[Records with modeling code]
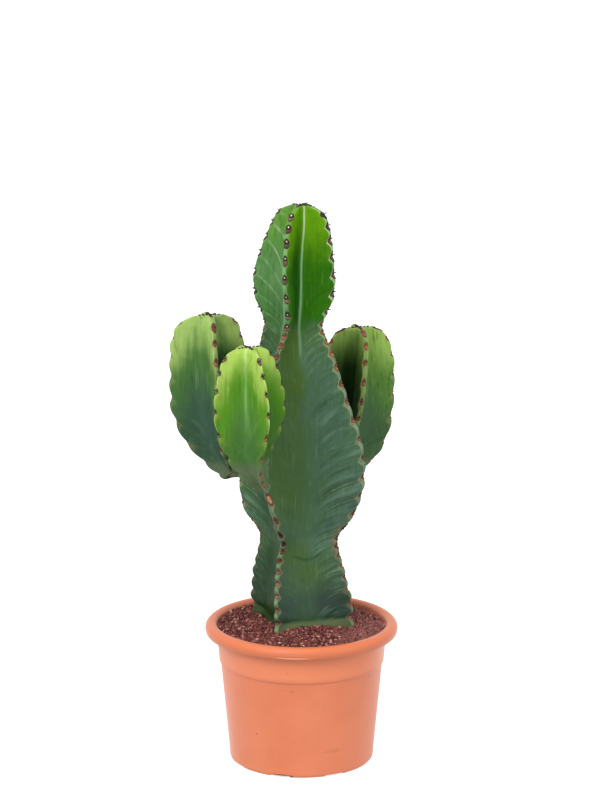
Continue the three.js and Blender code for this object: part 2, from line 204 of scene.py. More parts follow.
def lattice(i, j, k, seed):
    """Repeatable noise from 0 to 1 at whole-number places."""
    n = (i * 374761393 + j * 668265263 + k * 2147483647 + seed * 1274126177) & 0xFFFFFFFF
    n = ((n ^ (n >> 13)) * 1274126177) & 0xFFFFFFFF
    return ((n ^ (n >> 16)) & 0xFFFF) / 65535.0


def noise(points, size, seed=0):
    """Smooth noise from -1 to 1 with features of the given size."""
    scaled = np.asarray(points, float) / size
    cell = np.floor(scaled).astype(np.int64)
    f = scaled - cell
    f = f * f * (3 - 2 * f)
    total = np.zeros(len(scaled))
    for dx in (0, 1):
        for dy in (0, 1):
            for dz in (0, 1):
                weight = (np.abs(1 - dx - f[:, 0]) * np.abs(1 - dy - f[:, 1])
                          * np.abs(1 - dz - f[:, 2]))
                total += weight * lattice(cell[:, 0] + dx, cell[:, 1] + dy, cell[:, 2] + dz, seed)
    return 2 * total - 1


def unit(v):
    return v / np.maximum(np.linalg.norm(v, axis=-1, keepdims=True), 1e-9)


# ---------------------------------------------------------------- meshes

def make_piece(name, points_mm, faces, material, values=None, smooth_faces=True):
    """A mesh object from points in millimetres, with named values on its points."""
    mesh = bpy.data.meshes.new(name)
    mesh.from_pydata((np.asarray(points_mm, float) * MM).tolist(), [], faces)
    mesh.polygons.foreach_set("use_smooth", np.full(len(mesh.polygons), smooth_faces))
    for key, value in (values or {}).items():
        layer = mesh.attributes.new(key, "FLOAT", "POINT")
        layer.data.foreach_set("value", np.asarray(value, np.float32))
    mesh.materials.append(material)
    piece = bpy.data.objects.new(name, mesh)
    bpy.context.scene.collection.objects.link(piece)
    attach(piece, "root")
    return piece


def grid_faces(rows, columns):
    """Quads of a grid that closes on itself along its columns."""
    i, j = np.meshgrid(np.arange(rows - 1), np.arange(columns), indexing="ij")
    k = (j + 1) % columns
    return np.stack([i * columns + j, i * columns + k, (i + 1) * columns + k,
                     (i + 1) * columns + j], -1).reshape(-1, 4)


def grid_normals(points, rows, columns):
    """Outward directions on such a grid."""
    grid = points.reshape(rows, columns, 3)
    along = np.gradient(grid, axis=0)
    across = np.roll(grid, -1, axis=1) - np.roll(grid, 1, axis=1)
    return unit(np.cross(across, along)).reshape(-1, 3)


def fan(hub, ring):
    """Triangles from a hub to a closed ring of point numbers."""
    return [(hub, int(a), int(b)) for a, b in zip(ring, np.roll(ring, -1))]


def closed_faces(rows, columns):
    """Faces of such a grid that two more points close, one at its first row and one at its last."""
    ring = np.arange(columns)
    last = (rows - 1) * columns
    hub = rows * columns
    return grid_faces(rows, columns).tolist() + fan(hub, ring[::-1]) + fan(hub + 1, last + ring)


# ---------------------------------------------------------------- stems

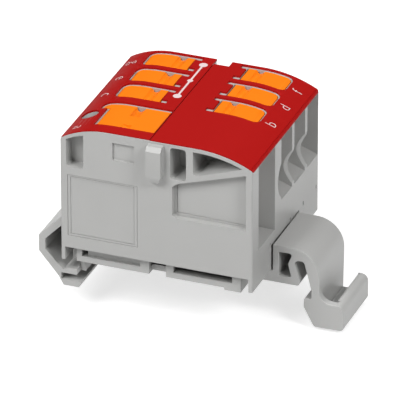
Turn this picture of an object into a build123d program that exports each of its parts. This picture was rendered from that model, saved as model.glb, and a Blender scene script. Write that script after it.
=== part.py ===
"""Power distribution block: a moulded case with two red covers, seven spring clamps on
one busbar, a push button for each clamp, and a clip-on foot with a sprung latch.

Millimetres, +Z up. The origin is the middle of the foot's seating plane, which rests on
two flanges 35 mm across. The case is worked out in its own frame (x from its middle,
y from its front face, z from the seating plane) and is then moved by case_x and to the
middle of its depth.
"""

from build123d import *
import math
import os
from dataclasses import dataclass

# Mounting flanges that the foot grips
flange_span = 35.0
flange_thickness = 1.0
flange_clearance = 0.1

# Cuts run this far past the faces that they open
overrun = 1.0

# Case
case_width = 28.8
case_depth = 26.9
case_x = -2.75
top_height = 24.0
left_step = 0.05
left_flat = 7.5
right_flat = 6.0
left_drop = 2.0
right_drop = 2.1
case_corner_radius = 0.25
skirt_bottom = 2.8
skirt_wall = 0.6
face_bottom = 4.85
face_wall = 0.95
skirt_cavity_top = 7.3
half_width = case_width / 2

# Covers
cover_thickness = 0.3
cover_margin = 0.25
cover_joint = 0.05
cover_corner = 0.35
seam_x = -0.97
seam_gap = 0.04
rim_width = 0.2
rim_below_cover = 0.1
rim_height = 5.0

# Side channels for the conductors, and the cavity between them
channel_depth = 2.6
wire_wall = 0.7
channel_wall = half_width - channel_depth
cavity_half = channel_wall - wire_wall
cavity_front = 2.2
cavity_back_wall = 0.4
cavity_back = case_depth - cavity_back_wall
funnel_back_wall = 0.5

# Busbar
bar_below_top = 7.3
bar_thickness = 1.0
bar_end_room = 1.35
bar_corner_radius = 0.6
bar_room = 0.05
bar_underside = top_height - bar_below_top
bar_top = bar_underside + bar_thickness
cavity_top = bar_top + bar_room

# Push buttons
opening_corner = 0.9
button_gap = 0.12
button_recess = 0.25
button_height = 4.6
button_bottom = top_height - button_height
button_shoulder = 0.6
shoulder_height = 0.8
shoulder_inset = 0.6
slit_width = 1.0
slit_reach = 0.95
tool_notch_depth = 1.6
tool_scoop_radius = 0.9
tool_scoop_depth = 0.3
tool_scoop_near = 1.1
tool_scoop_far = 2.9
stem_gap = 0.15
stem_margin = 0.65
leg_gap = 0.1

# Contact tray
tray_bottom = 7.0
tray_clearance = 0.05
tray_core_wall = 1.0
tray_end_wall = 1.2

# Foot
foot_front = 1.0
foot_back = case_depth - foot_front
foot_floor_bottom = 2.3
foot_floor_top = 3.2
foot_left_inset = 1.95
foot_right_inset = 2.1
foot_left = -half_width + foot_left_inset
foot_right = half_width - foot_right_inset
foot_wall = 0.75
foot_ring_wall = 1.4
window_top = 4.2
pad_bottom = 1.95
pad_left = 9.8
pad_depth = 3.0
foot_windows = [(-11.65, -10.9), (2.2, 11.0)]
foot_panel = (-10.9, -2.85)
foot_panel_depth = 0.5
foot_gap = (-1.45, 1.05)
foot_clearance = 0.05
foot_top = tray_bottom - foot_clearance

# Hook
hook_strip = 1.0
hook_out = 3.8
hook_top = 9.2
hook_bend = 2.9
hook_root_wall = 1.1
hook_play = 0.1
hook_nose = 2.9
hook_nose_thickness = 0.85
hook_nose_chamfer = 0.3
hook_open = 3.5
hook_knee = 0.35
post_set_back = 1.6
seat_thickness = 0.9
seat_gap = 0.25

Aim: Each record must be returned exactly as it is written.

Exercise response:
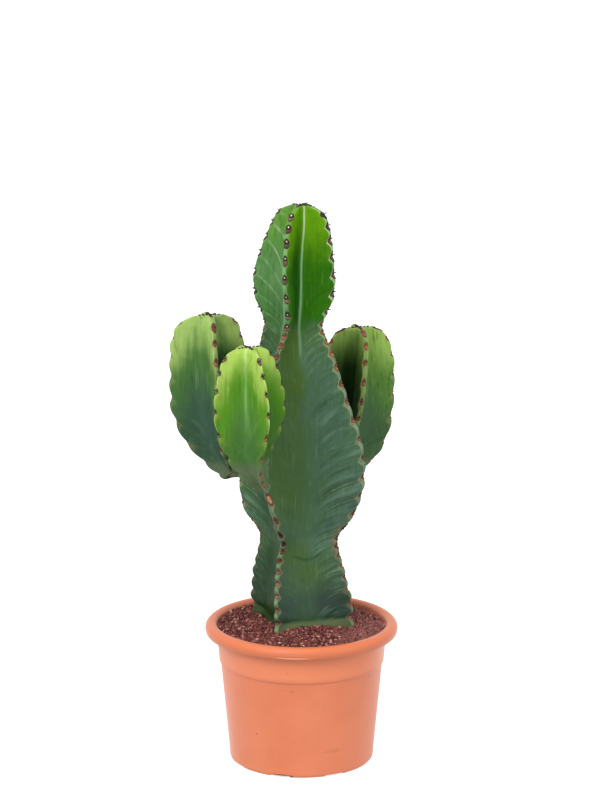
Continue the three.js and Blender code for this object: part 2, from line 204 of scene.py. More parts follow.
def lattice(i, j, k, seed):
    """Repeatable noise from 0 to 1 at whole-number places."""
    n = (i * 374761393 + j * 668265263 + k * 2147483647 + seed * 1274126177) & 0xFFFFFFFF
    n = ((n ^ (n >> 13)) * 1274126177) & 0xFFFFFFFF
    return ((n ^ (n >> 16)) & 0xFFFF) / 65535.0


def noise(points, size, seed=0):
    """Smooth noise from -1 to 1 with features of the given size."""
    scaled = np.asarray(points, float) / size
    cell = np.floor(scaled).astype(np.int64)
    f = scaled - cell
    f = f * f * (3 - 2 * f)
    total = np.zeros(len(scaled))
    for dx in (0, 1):
        for dy in (0, 1):
            for dz in (0, 1):
                weight = (np.abs(1 - dx - f[:, 0]) * np.abs(1 - dy - f[:, 1])
                          * np.abs(1 - dz - f[:, 2]))
                total += weight * lattice(cell[:, 0] + dx, cell[:, 1] + dy, cell[:, 2] + dz, seed)
    return 2 * total - 1


def unit(v):
    return v / np.maximum(np.linalg.norm(v, axis=-1, keepdims=True), 1e-9)


# ---------------------------------------------------------------- meshes

def make_piece(name, points_mm, faces, material, values=None, smooth_faces=True):
    """A mesh object from points in millimetres, with named values on its points."""
    mesh = bpy.data.meshes.new(name)
    mesh.from_pydata((np.asarray(points_mm, float) * MM).tolist(), [], faces)
    mesh.polygons.foreach_set("use_smooth", np.full(len(mesh.polygons), smooth_faces))
    for key, value in (values or {}).items():
        layer = mesh.attributes.new(key, "FLOAT", "POINT")
        layer.data.foreach_set("value", np.asarray(value, np.float32))
    mesh.materials.append(material)
    piece = bpy.data.objects.new(name, mesh)
    bpy.context.scene.collection.objects.link(piece)
    attach(piece, "root")
    return piece


def grid_faces(rows, columns):
    """Quads of a grid that closes on itself along its columns."""
    i, j = np.meshgrid(np.arange(rows - 1), np.arange(columns), indexing="ij")
    k = (j + 1) % columns
    return np.stack([i * columns + j, i * columns + k, (i + 1) * columns + k,
                     (i + 1) * columns + j], -1).reshape(-1, 4)


def grid_normals(points, rows, columns):
    """Outward directions on such a grid."""
    grid = points.reshape(rows, columns, 3)
    along = np.gradient(grid, axis=0)
    across = np.roll(grid, -1, axis=1) - np.roll(grid, 1, axis=1)
    return unit(np.cross(across, along)).reshape(-1, 3)


def fan(hub, ring):
    """Triangles from a hub to a closed ring of point numbers."""
    return [(hub, int(a), int(b)) for a, b in zip(ring, np.roll(ring, -1))]


def closed_faces(rows, columns):
    """Faces of such a grid that two more points close, one at its first row and one at its last."""
    ring = np.arange(columns)
    last = (rows - 1) * columns
    hub = rows * columns
    return grid_faces(rows, columns).tolist() + fan(hub, ring[::-1]) + fan(hub + 1, last + ring)


# ---------------------------------------------------------------- stems

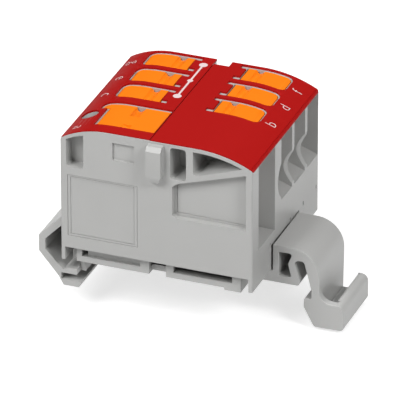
Turn this picture of an object into a build123d program that exports each of its parts. This picture was rendered from that model, saved as model.glb, and a Blender scene script. Write that script after it.
=== part.py ===
"""Power distribution block: a moulded case with two red covers, seven spring clamps on
one busbar, a push button for each clamp, and a clip-on foot with a sprung latch.

Millimetres, +Z up. The origin is the middle of the foot's seating plane, which rests on
two flanges 35 mm across. The case is worked out in its own frame (x from its middle,
y from its front face, z from the seating plane) and is then moved by case_x and to the
middle of its depth.
"""

from build123d import *
import math
import os
from dataclasses import dataclass

# Mounting flanges that the foot grips
flange_span = 35.0
flange_thickness = 1.0
flange_clearance = 0.1

# Cuts run this far past the faces that they open
overrun = 1.0

# Case
case_width = 28.8
case_depth = 26.9
case_x = -2.75
top_height = 24.0
left_step = 0.05
left_flat = 7.5
right_flat = 6.0
left_drop = 2.0
right_drop = 2.1
case_corner_radius = 0.25
skirt_bottom = 2.8
skirt_wall = 0.6
face_bottom = 4.85
face_wall = 0.95
skirt_cavity_top = 7.3
half_width = case_width / 2

# Covers
cover_thickness = 0.3
cover_margin = 0.25
cover_joint = 0.05
cover_corner = 0.35
seam_x = -0.97
seam_gap = 0.04
rim_width = 0.2
rim_below_cover = 0.1
rim_height = 5.0

# Side channels for the conductors, and the cavity between them
channel_depth = 2.6
wire_wall = 0.7
channel_wall = half_width - channel_depth
cavity_half = channel_wall - wire_wall
cavity_front = 2.2
cavity_back_wall = 0.4
cavity_back = case_depth - cavity_back_wall
funnel_back_wall = 0.5

# Busbar
bar_below_top = 7.3
bar_thickness = 1.0
bar_end_room = 1.35
bar_corner_radius = 0.6
bar_room = 0.05
bar_underside = top_height - bar_below_top
bar_top = bar_underside + bar_thickness
cavity_top = bar_top + bar_room

# Push buttons
opening_corner = 0.9
button_gap = 0.12
button_recess = 0.25
button_height = 4.6
button_bottom = top_height - button_height
button_shoulder = 0.6
shoulder_height = 0.8
shoulder_inset = 0.6
slit_width = 1.0
slit_reach = 0.95
tool_notch_depth = 1.6
tool_scoop_radius = 0.9
tool_scoop_depth = 0.3
tool_scoop_near = 1.1
tool_scoop_far = 2.9
stem_gap = 0.15
stem_margin = 0.65
leg_gap = 0.1

# Contact tray
tray_bottom = 7.0
tray_clearance = 0.05
tray_core_wall = 1.0
tray_end_wall = 1.2

# Foot
foot_front = 1.0
foot_back = case_depth - foot_front
foot_floor_bottom = 2.3
foot_floor_top = 3.2
foot_left_inset = 1.95
foot_right_inset = 2.1
foot_left = -half_width + foot_left_inset
foot_right = half_width - foot_right_inset
foot_wall = 0.75
foot_ring_wall = 1.4
window_top = 4.2
pad_bottom = 1.95
pad_left = 9.8
pad_depth = 3.0
foot_windows = [(-11.65, -10.9), (2.2, 11.0)]
foot_panel = (-10.9, -2.85)
foot_panel_depth = 0.5
foot_gap = (-1.45, 1.05)
foot_clearance = 0.05
foot_top = tray_bottom - foot_clearance

# Hook
hook_strip = 1.0
hook_out = 3.8
hook_top = 9.2
hook_bend = 2.9
hook_root_wall = 1.1
hook_play = 0.1
hook_nose = 2.9
hook_nose_thickness = 0.85
hook_nose_chamfer = 0.3
hook_open = 3.5
hook_knee = 0.35
post_set_back = 1.6
seat_thickness = 0.9
seat_gap = 0.25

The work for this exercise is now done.